◆ Supplied data:

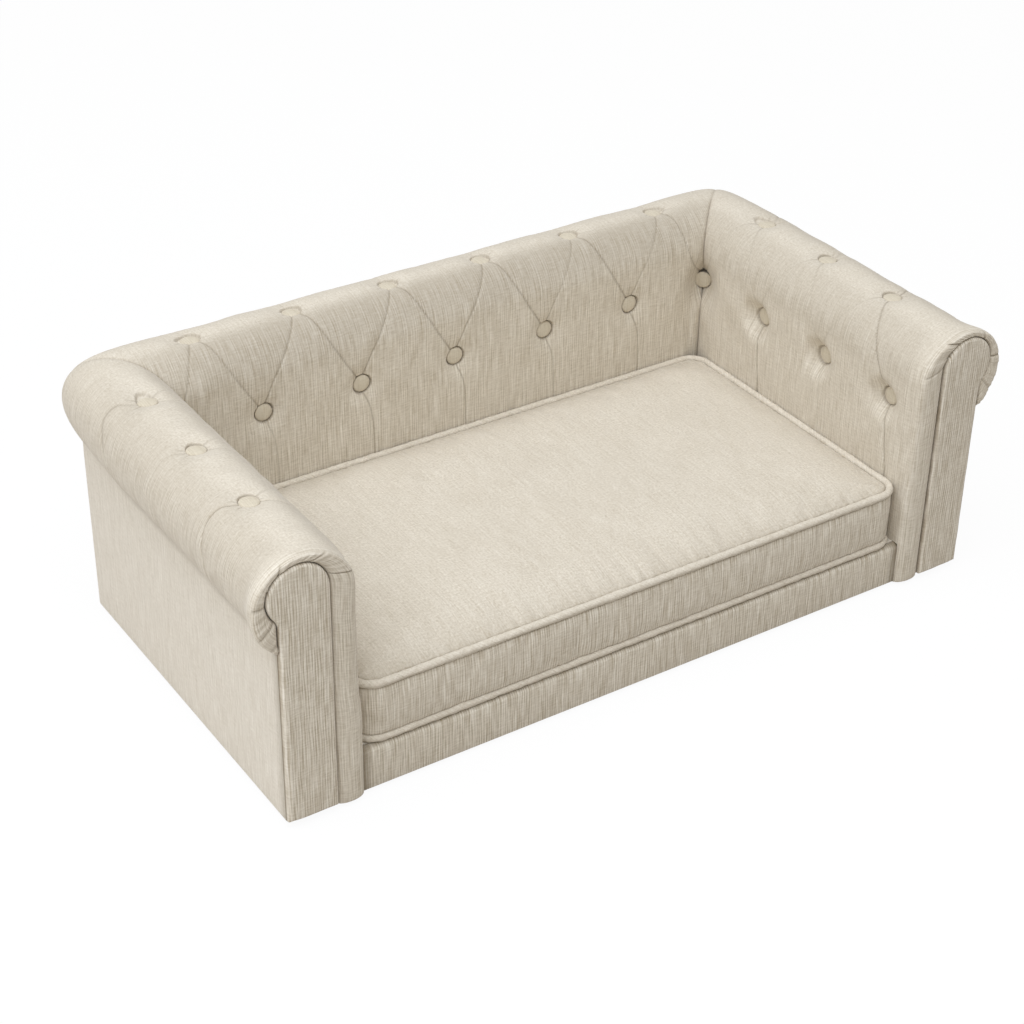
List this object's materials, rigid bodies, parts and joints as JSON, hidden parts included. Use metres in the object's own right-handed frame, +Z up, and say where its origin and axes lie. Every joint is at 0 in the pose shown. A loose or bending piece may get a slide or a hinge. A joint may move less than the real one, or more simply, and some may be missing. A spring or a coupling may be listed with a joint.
{
  "type": "dog sofa bed",
  "caption": "Low rolled-arm sofa bed for a dog with diamond-tufted arms and back, covered buttons, facing panels and a lift-out piped seat cushion",
  "frame": {"origin": "middle of the sofa's footprint, on the floor", "axes": "X runs along the back to the right as seen from the front, Y runs from the front to the back, Z is up"},
  "size_m": [0.9416, 0.5076, 0.323],
  "materials": {
    "pine": "matte",
    "plywood": "matte",
    "foam": "matte",
    "black_cloth": "matte",
    "nylon": "matte",
    "steel": "satin",
    "linen_buttons": "matte",
    "linen_piping": "matte",
    "linen_tufted": "matte",
    "linen_front": "matte",
    "linen_panels": "matte",
    "linen_cushion": "matte",
    "zip_cloth": "matte"
  },
  "bodies": {
    "sofa": {"front_rail": "pine", "back_rail": "pine", "left_side_rail": "pine", "right_side_rail": "pine", "middle_rail": "pine", "corner_blocks": "pine", "seat_deck": "plywood", "deck_lining": "black_cloth", "dust_cover": "black_cloth", "glides": "nylon", "apron": "linen_front", "left_arm_board": "plywood", "right_arm_board": "plywood", "left_front_post": "pine", "right_front_post": "pine", "left_back_post": "pine", "right_back_post": "pine", "left_roll_rail": "pine", "right_roll_rail": "pine", "left_roll_core": "foam", "right_roll_core": "foam", "back_board": "plywood", "back_stiles": "pine", "back_roll_rail": "pine", "back_roll_core": "foam", "left_arm_bolts": "steel", "right_arm_bolts": "steel", "left_arm_padding": "linen_tufted", "right_arm_padding": "linen_tufted", "back_padding": "linen_tufted", "left_front_strip": "linen_front", "right_front_strip": "linen_front", "left_side_panel": "linen_panels", "right_side_panel": "linen_panels", "back_panel": "linen_panels", "left_facing": "linen_front", "right_facing": "linen_front", "back_low_buttons": "linen_buttons", "back_top_buttons": "linen_buttons", "left_low_buttons": "linen_buttons", "left_top_buttons": "linen_buttons", "right_low_buttons": "linen_buttons", "right_top_buttons": "linen_buttons", "corner_buttons": "linen_buttons"},
    "cushion": {"cushion_core": "foam", "cushion_top": "linen_cushion", "cushion_border": "linen_cushion", "cushion_base": "linen_cushion", "top_piping": "linen_piping", "low_piping": "linen_piping", "zip_tape": "zip_cloth"},
    "zip_slider": {"zip_slider": "steel"},
    "zip_tab": {"zip_tab": "steel"}
  },
  "joints": [
    {"name": "cushion_lift", "type": "slide", "parent": "sofa", "child": "cushion", "axis": [0, 0, 1], "range_m": [0, 0.28]},
    {"name": "zip_slide", "type": "slide", "parent": "cushion", "child": "zip_slider", "axis": [-1, 0, 0], "range_m": [0, 0.531]},
    {"name": "zip_tab_hinge", "type": "hinge", "parent": "zip_slider", "child": "zip_tab", "pos_m": [0.266, 0.14091, 0.09605], "axis": [0, 0, -1], "range_deg": [0, 175]}
  ]
}
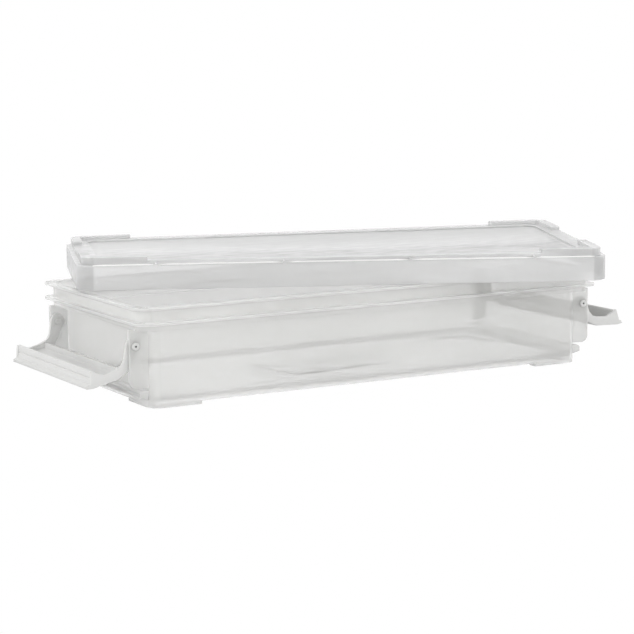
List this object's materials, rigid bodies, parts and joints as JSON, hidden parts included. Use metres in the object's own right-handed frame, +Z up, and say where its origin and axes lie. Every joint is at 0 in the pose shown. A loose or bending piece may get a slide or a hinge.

◆ What you need to do: Repeat the records above exactly, leaving none out.

◆ Completed exercise:
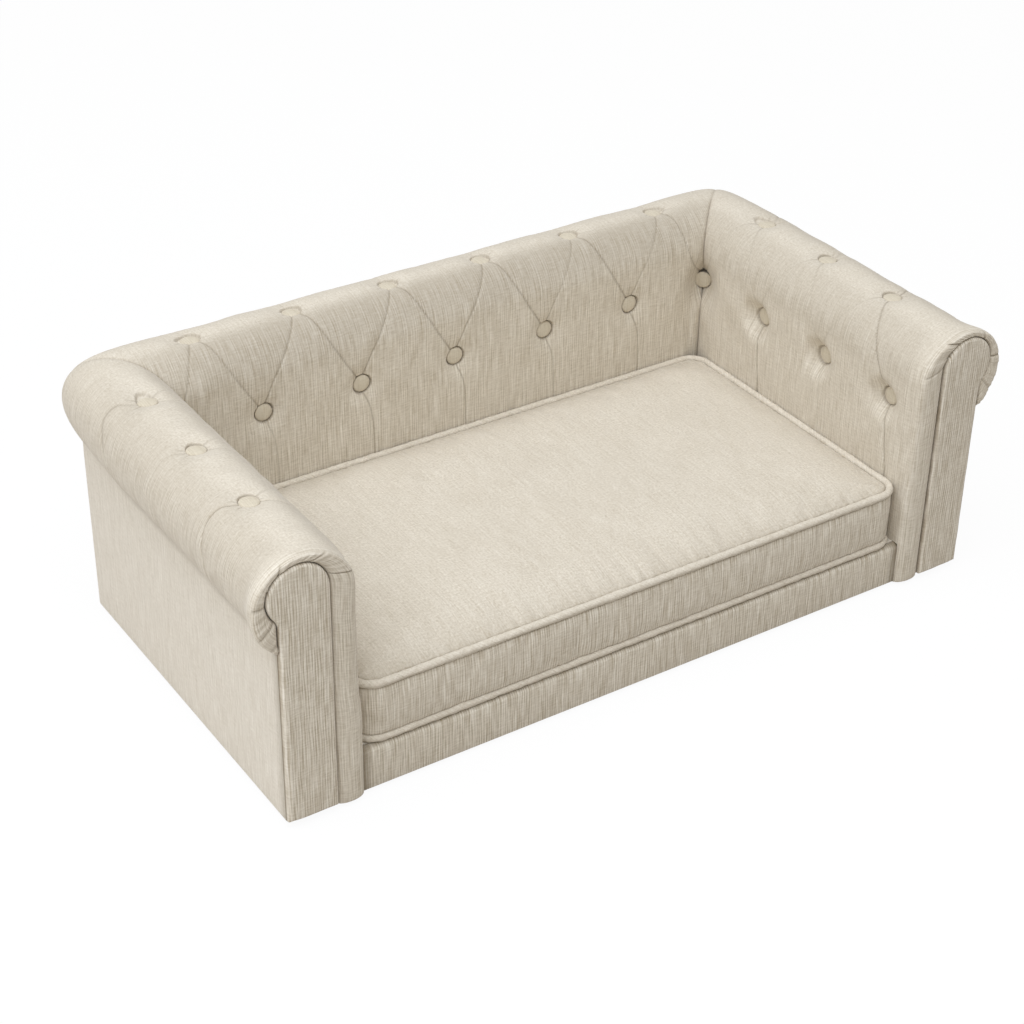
List this object's materials, rigid bodies, parts and joints as JSON, hidden parts included. Use metres in the object's own right-handed frame, +Z up, and say where its origin and axes lie. Every joint is at 0 in the pose shown. A loose or bending piece may get a slide or a hinge. A joint may move less than the real one, or more simply, and some may be missing. A spring or a coupling may be listed with a joint.
{
  "type": "dog sofa bed",
  "caption": "Low rolled-arm sofa bed for a dog with diamond-tufted arms and back, covered buttons, facing panels and a lift-out piped seat cushion",
  "frame": {"origin": "middle of the sofa's footprint, on the floor", "axes": "X runs along the back to the right as seen from the front, Y runs from the front to the back, Z is up"},
  "size_m": [0.9416, 0.5076, 0.323],
  "materials": {
    "pine": "matte",
    "plywood": "matte",
    "foam": "matte",
    "black_cloth": "matte",
    "nylon": "matte",
    "steel": "satin",
    "linen_buttons": "matte",
    "linen_piping": "matte",
    "linen_tufted": "matte",
    "linen_front": "matte",
    "linen_panels": "matte",
    "linen_cushion": "matte",
    "zip_cloth": "matte"
  },
  "bodies": {
    "sofa": {"front_rail": "pine", "back_rail": "pine", "left_side_rail": "pine", "right_side_rail": "pine", "middle_rail": "pine", "corner_blocks": "pine", "seat_deck": "plywood", "deck_lining": "black_cloth", "dust_cover": "black_cloth", "glides": "nylon", "apron": "linen_front", "left_arm_board": "plywood", "right_arm_board": "plywood", "left_front_post": "pine", "right_front_post": "pine", "left_back_post": "pine", "right_back_post": "pine", "left_roll_rail": "pine", "right_roll_rail": "pine", "left_roll_core": "foam", "right_roll_core": "foam", "back_board": "plywood", "back_stiles": "pine", "back_roll_rail": "pine", "back_roll_core": "foam", "left_arm_bolts": "steel", "right_arm_bolts": "steel", "left_arm_padding": "linen_tufted", "right_arm_padding": "linen_tufted", "back_padding": "linen_tufted", "left_front_strip": "linen_front", "right_front_strip": "linen_front", "left_side_panel": "linen_panels", "right_side_panel": "linen_panels", "back_panel": "linen_panels", "left_facing": "linen_front", "right_facing": "linen_front", "back_low_buttons": "linen_buttons", "back_top_buttons": "linen_buttons", "left_low_buttons": "linen_buttons", "left_top_buttons": "linen_buttons", "right_low_buttons": "linen_buttons", "right_top_buttons": "linen_buttons", "corner_buttons": "linen_buttons"},
    "cushion": {"cushion_core": "foam", "cushion_top": "linen_cushion", "cushion_border": "linen_cushion", "cushion_base": "linen_cushion", "top_piping": "linen_piping", "low_piping": "linen_piping", "zip_tape": "zip_cloth"},
    "zip_slider": {"zip_slider": "steel"},
    "zip_tab": {"zip_tab": "steel"}
  },
  "joints": [
    {"name": "cushion_lift", "type": "slide", "parent": "sofa", "child": "cushion", "axis": [0, 0, 1], "range_m": [0, 0.28]},
    {"name": "zip_slide", "type": "slide", "parent": "cushion", "child": "zip_slider", "axis": [-1, 0, 0], "range_m": [0, 0.531]},
    {"name": "zip_tab_hinge", "type": "hinge", "parent": "zip_slider", "child": "zip_tab", "pos_m": [0.266, 0.14091, 0.09605], "axis": [0, 0, -1], "range_deg": [0, 175]}
  ]
}
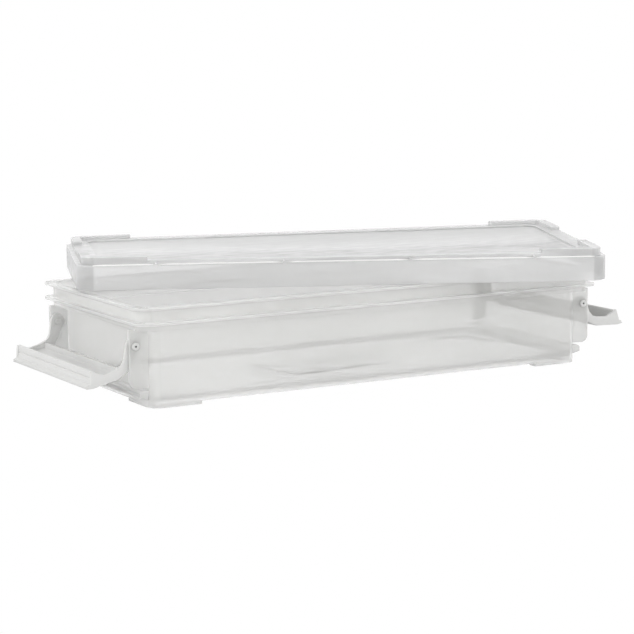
List this object's materials, rigid bodies, parts and joints as JSON, hidden parts included. Use metres in the object's own right-handed frame, +Z up, and say where its origin and axes lie. Every joint is at 0 in the pose shown. A loose or bending piece may get a slide or a hinge.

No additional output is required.